On a Sunday morning, a crane lowered a rusty remnant of the Holocaust onto tracks outside Manhattan's Museum of Jewish Heritage—a vintage German train car like those used to transport men, women, and children to Auschwitz and other Nazi death camps, the AP reports. The windowless boxcar is among 700 Holocaust artifacts, most never before seen in the US, which are being prepared for one of the largest exhibits ever on Auschwitz—a once ordinary Polish town called Oswiecim that the Nazis occupied and transformed into a human monstrosity. The New York exhibit opens May 8, the day in 1945 when Germany surrendered and the camps were liberated.

German-made freight wagons like the one in the exhibit were used to deport people from their homes all around Europe. About one million Jews and nearly 100,000 others were gassed, shot, hanged, or starved in Auschwitz out of a total of 6 million who perished in the Holocaust.
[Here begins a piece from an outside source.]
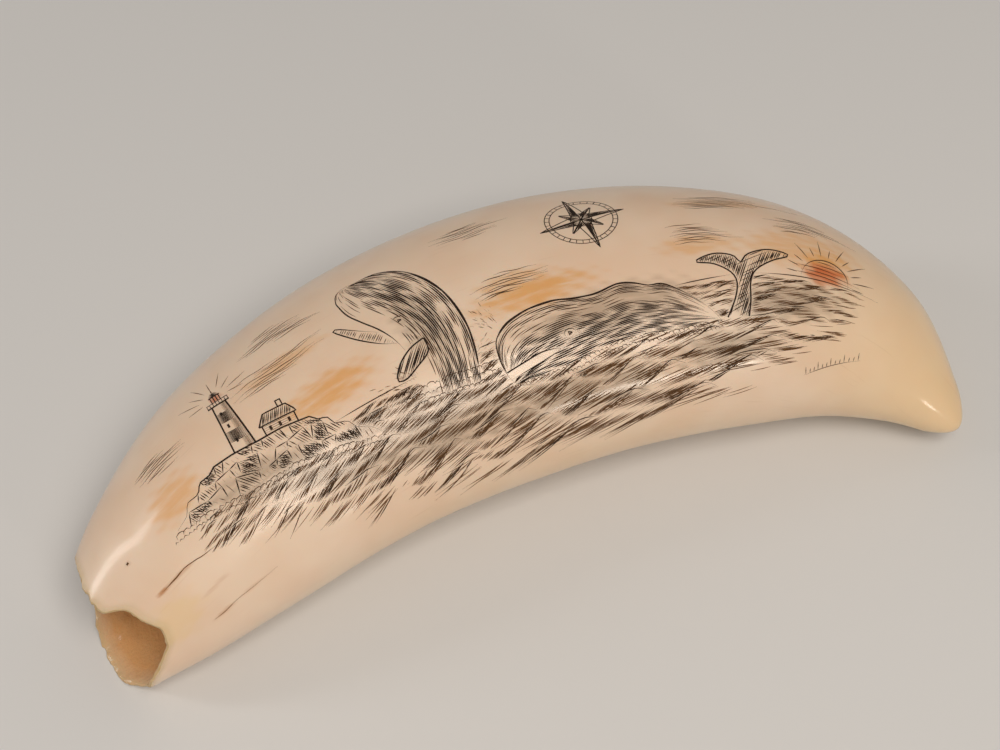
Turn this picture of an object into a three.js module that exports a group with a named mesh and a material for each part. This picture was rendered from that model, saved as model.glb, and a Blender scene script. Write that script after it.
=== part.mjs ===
// A scrimshaw whale tooth, lying on its side: one piece of dentine with a broken, hollow root.
//
// Millimetres, +Z up. The bend lies flat in the XY plane, with the root at -X, the tip at +X and
// the inside of the bend facing -Y. The origin is on the surface that the tooth lies on, under
// the middle of its box.
import * as THREE from 'three';

// Driving sizes, in millimetres.
const SPINE_LENGTH = 197; // along the bent middle line, from the old root edge to the tip
const GREATEST_WIDTH = 57.4; // across the tooth, in the plane of its bend
const GREATEST_THICKNESS = 43.4; // through the tooth, square to its bend
const TIP_ROUNDING = 5.5; // length of the blunt, worn cap at the tip
const TIP_LIFT = 5; // how far the underside of the tip curls up from the surface
const REST_FLAT_DEPTH = 0.5; // what is worn off the underside, where the tooth lies
const ROOT_LOST = 9.6; // length broken off the root edge, on average
const WALL_AT_RIM = 1.6; // thickness of the root's wall at the break
const CAVITY_DEPTH = 48; // pulp cavity, from the broken rim to its blunt apex

// Form, as angles and shares. Stations are evenly spaced from the root to the tip.
const HEADINGS_DEG = [31, 28.5, 12.4, -3, -26, -67]; // of the middle line, from +X towards +Y
const WIDTH_SHARES = [0.354, 0.62, 0.813, 0.913, 0.975, 1, 0.979, 0.913, 0.777, 0.508, 0.13];
const WIDEST_AT = 0.5; // share of the length where the width and thickness are greatest
const TIP_FULLNESS = 0.185; // how much rounder the section is towards the tip
const LIFT_STARTS = 0.6; // share of the length where the underside leaves the surface
const CAVITY_TAPER = 0.75; // 1 is a straight cone, less is blunter

// The uneven break: how far it bites into the wall past the average, in millimetres, at evenly
// spaced angles once round the section, from the outside of the bend over the top. Below zero
// the wall is left standing, as it is in the tongue over the top and along the underside.
const RIM_BITES = [
  3.8, 3.7, 2.9, 1.6, -0.1, -1, -1.4, 1.2, 2, 3.3, 2.5, -0.2,
  -2.3, -2.6, -2.4, -3, -4, -3.9, -3.2, -2, -0.7, 1.9, 2.4, 3.3,
];

// Fineness of the facets.
const SEGMENTS_AROUND = 60;
const BODY_ROWS = 42;
const TIP_ROWS = 7;
const CAVITY_ROWS = 14;
const SPINE_STEPS = 400;
const RIM_FADE = 26; // length over which the rows lose the jagged shape of the rim
const ROW_CROWDING = 1.3; // above 1 sets the rows closer together near the rim
const APEX_CROWDING = 1.5; // above 1 sets the cavity's rows closer together near its apex

const FULL_TURN = 2 * Math.PI;
const radians = THREE.MathUtils.degToRad;
const clamp = THREE.MathUtils.clamp;
const smoothstep = THREE.MathUtils.smoothstep;

// A smooth curve through evenly spaced values, read at a share of its length.
function curveThrough(values) {
  const curve = new THREE.SplineCurve(values.map((value, i) => new THREE.Vector2(i, value)));
  return (share) => curve.getPoint(clamp(share, 0, 1)).y;
}

const headingAt = curveThrough(HEADINGS_DEG);
const widthShareAt = curveThrough(WIDTH_SHARES);
const rimBiteAt = curveThrough([...RIM_BITES, RIM_BITES[0]]);

// The bent middle line: points that follow the headings in equal steps.
function walkSpine() {
  const step = SPINE_LENGTH / SPINE_STEPS;
  const points = [new THREE.Vector2(0, 0)];
  for (let i = 0; i < SPINE_STEPS; i++) {
    const heading = radians(headingAt((i + 0.5) / SPINE_STEPS));
    const stride = new THREE.Vector2(Math.cos(heading), Math.sin(heading)).multiplyScalar(step);
    points.push(points[i].clone().add(stride));
  }
  return points;
}

const spine = walkSpine();

// A point of the middle line, which runs on straight before its start.
function spinePoint(along) {
  const place = (along / SPINE_LENGTH) * SPINE_STEPS;
  const i = clamp(Math.floor(place), 0, SPINE_STEPS - 1);
  return spine[i].clone().lerp(spine[i + 1], place - i);
}

// The oval section at a distance along the middle line: its half width and half thickness
// before the tip is rounded, and the share of them that the rounding leaves.
function sectionAt(along) {
  const share = along / SPINE_LENGTH;
  const roundness = 1 + TIP_FULLNESS * (share ** 3 - WIDEST_AT ** 3);
  const intoTip = clamp(1 - (SPINE_LENGTH - along) / TIP_ROUNDING, 0, 1);
  return {
    halfWidth: (GREATEST_WIDTH / 2) * widthShareAt(share),
    halfThickness: (GREATEST_THICKNESS / 2) * widthShareAt(share) * roundness,
    left: Math.sqrt(1 - intoTip ** 2),
  };
}

// The middle line's height. The undersides are level up to where the tip lifts, and would
// reach below the surface by what the rest flat takes off.
function centreHeight(along) {
  const lifting = Math.max(0, (along / SPINE_LENGTH - LIFT_STARTS) / (1 - LIFT_STARTS));
  return sectionAt(along).halfThickness - REST_FLAT_DEPTH + TIP_LIFT * lifting ** 2;
}

// A point of an oval with the given half sizes, at an angle from the outside of the bend over
// the top, and never below the floor.
function ovalPoint(along, angle, halfWidth, halfThickness, floor) {
  const centre = spinePoint(along);
  const heading = radians(headingAt(along / SPINE_LENGTH));
  const across = halfWidth * Math.cos(angle);
  const height = centreHeight(along) + halfThickness * Math.sin(angle);
  return [
    centre.x - across * Math.sin(heading),
    centre.y + across * Math.cos(heading),
    Math.max(floor, height),
  ];
}

function outerPoint(along, angle) {
  const { halfWidth, halfThickness, left } = sectionAt(along);
  return ovalPoint(along, angle, halfWidth * left, halfThickness * left, 0);
}

// A point of the cavity's wall, where a share of its full opening is left. Its floor keeps a
// whole wall above the rest flat.
function cavityPoint(along, angle, openShare) {
  const { halfWidth, halfThickness } = sectionAt(along);
  const openHalfWidth = (halfWidth - WALL_AT_RIM) * openShare;
  const openHalfThickness = (halfThickness - WALL_AT_RIM) * openShare;
  return ovalPoint(along, angle, openHalfWidth, openHalfThickness, WALL_AT_RIM);
}

// How far the broken rim stands from the old root edge, at an angle round the section.
function rimAt(angle) {
  return ROOT_LOST + rimBiteAt(angle / FULL_TURN);
}

// A distance along the middle line, moved near the root so that the rows start at the rim.
function fromRim(along, angle) {
  const fade = 1 - smoothstep(along - ROOT_LOST, 0, RIM_FADE);
  return along + (rimAt(angle) - ROOT_LOST) * fade;
}

// The rows of the outside, from the rim to just short of the tip.
function outerRows() {
  const rows = [];
  const bodyLength = SPINE_LENGTH - TIP_ROUNDING - ROOT_LOST;
  for (let i = 0; i <= BODY_ROWS; i++) {
    rows.push(ROOT_LOST + bodyLength * (i / BODY_ROWS) ** ROW_CROWDING);
  }
  for (let i = 1; i < TIP_ROWS; i++) {
    const intoTip = Math.sin((i / TIP_ROWS) * (Math.PI / 2));
    rows.push(SPINE_LENGTH - TIP_ROUNDING * (1 - intoTip));
  }
  return rows;
}

// A closed skin made of rings of points, joined one to the next. The first and the last ring
// are closed by a fan to an end point of their own.
class Skin {
  constructor() {
    this.points = [];
    this.faces = [];
  }

  addPoint(point) {
    this.points.push(point);
    return this.points.length - 1;
  }

  addRing(pointAt) {
    const ring = [];
    for (let k = 0; k < SEGMENTS_AROUND; k++) {
      ring.push(this.addPoint(pointAt((k / SEGMENTS_AROUND) * FULL_TURN)));
    }
    return ring;
  }

  joinRings(from, to) {
    for (let k = 0; k < SEGMENTS_AROUND; k++) {
      const next = (k + 1) % SEGMENTS_AROUND;
      this.faces.push(from[k], from[next], to[next]);
      this.faces.push(from[k], to[next], to[k]);
    }
  }

  fanTo(end, ring) {
    for (let k = 0; k < SEGMENTS_AROUND; k++) {
      this.faces.push(ring[k], ring[(k + 1) % SEGMENTS_AROUND], end);
    }
  }

  geometry() {
    const geometry = new THREE.BufferGeometry();
    geometry.setAttribute('position', new THREE.Float32BufferAttribute(this.points.flat(), 3));
    geometry.setIndex(this.faces);
    geometry.computeVertexNormals();
    return geometry;
  }
}

// One skin: from the cavity's apex out to the rim, and along the outside to the tip.
function toothGeometry() {
  const skin = new Skin();
  const rings = [];
  for (let i = CAVITY_ROWS - 1; i >= 0; i--) {
    const shareLeft = (1 - i / CAVITY_ROWS) ** APEX_CROWDING;
    const along = ROOT_LOST + CAVITY_DEPTH * (1 - shareLeft);
    const openShare = shareLeft ** CAVITY_TAPER;
    rings.push(skin.addRing((angle) => cavityPoint(fromRim(along, angle), angle, openShare)));
  }
  for (const along of outerRows()) {
    rings.push(skin.addRing((angle) => outerPoint(fromRim(along, angle), angle)));
  }
  for (let i = 1; i < rings.length; i++) skin.joinRings(rings[i - 1], rings[i]);
  const apex = skin.addPoint(cavityPoint(ROOT_LOST + CAVITY_DEPTH, 0, 0));
  skin.fanTo(apex, [...rings[0]].reverse());
  const tip = skin.addPoint(outerPoint(SPINE_LENGTH, 0));
  skin.fanTo(tip, rings[rings.length - 1]);
  return skin.geometry();
}

function makeTooth() {
  const geometry = toothGeometry();
  geometry.computeBoundingBox();
  const centre = geometry.boundingBox.getCenter(new THREE.Vector3());
  geometry.translate(-centre.x, -centre.y, -geometry.boundingBox.min.z);
  const dentine = new THREE.MeshStandardMaterial({ color: 0xeedcc4, roughness: 0.3, metalness: 0 });
  const tooth = new THREE.Mesh(geometry, dentine);
  tooth.name = 'tooth';
  return tooth;
}

const group = new THREE.Group();
group.add(makeTooth());

export default group;
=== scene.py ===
"""A scrimshaw whale tooth, lying loose on its side: the looks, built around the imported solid.

Sizes in the classes are millimetres on the real tooth, and meshes are made in metres in the
frame of the solid. A place on the tooth is given as a picture is drawn on it: along, the
distance down the bent middle line from the old root edge, and height, the distance over the
skin from the picture's middle line towards the outside of the bend.
"""

import logging
import math
from collections.abc import Callable
from dataclasses import dataclass, field
from enum import Enum
from functools import partial

import bpy
import numpy as np
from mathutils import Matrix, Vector


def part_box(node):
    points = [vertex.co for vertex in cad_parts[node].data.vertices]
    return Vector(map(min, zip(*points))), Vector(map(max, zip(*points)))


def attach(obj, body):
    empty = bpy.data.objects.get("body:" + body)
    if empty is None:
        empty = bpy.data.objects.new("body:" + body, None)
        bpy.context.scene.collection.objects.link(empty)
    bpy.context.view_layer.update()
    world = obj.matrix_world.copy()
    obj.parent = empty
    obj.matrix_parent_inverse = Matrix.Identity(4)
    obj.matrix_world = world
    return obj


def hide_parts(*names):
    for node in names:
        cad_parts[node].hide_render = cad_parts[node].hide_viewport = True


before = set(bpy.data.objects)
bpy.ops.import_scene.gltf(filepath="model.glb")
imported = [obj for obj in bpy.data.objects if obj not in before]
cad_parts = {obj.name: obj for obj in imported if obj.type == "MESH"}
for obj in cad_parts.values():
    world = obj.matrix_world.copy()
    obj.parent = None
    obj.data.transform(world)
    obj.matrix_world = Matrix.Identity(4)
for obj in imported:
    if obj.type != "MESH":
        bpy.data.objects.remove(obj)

MM = 0.001
BODY = "root"
log = logging.getLogger("tooth")
Points = np.ndarray
Line = tuple[tuple[float, float], ...]
Socket = bpy.types.NodeSocket


def linear(hex_colour: str) -> tuple[float, float, float, float]:
    """Turns an sRGB colour to linear RGBA.

    Args:
        hex_colour: Six hex digits, with or without a hash.

    Returns:
        Linear red, green and blue, and an alpha of 1.
    """
    digits = hex_colour.lstrip("#")
    parts = [int(digits[i : i + 2], 16) / 255 for i in (0, 2, 4)]
    return (*[p / 12.92 if p <= 0.04045 else ((p + 0.055) / 1.055) ** 2.4 for p in parts], 1.0)


def add_node(
    tree: bpy.types.NodeTree,
    kind: str,
    settings: dict | None = None,
    values: dict | None = None,
    links: dict | None = None,
) -> bpy.types.Node:
    """Adds one node to a tree.

    Args:
        tree: A material's or a modifier's node tree.
        kind: The node's type name.
        settings: Properties of the node, by name.
        values: Default values of its inputs, by name or number.
        links: Output sockets that feed its inputs, by name or number.

    Returns:
        The new node.
    """
    node = tree.nodes.new(kind)
    for name, value in (settings or {}).items():
        setattr(node, name, value)
    for socket, value in (values or {}).items():
        node.inputs[socket].default_value = value
    for socket, source in (links or {}).items():
        tree.links.new(source, node.inputs[socket])
    return node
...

That fate awaited them after a long ride on the kind of train car that's the centerpiece of the New York exhibit. "There were 80 people squeezed into one wooden car, with no facilities, just a pail to urinate," remembers Ray Kaner, a 92-year-old woman who still works as a Manhattan dental office manager. "You couldn't lie down, so you had to sleep sitting, and it smelled." Click for the full story.

(More Holocaust stories.)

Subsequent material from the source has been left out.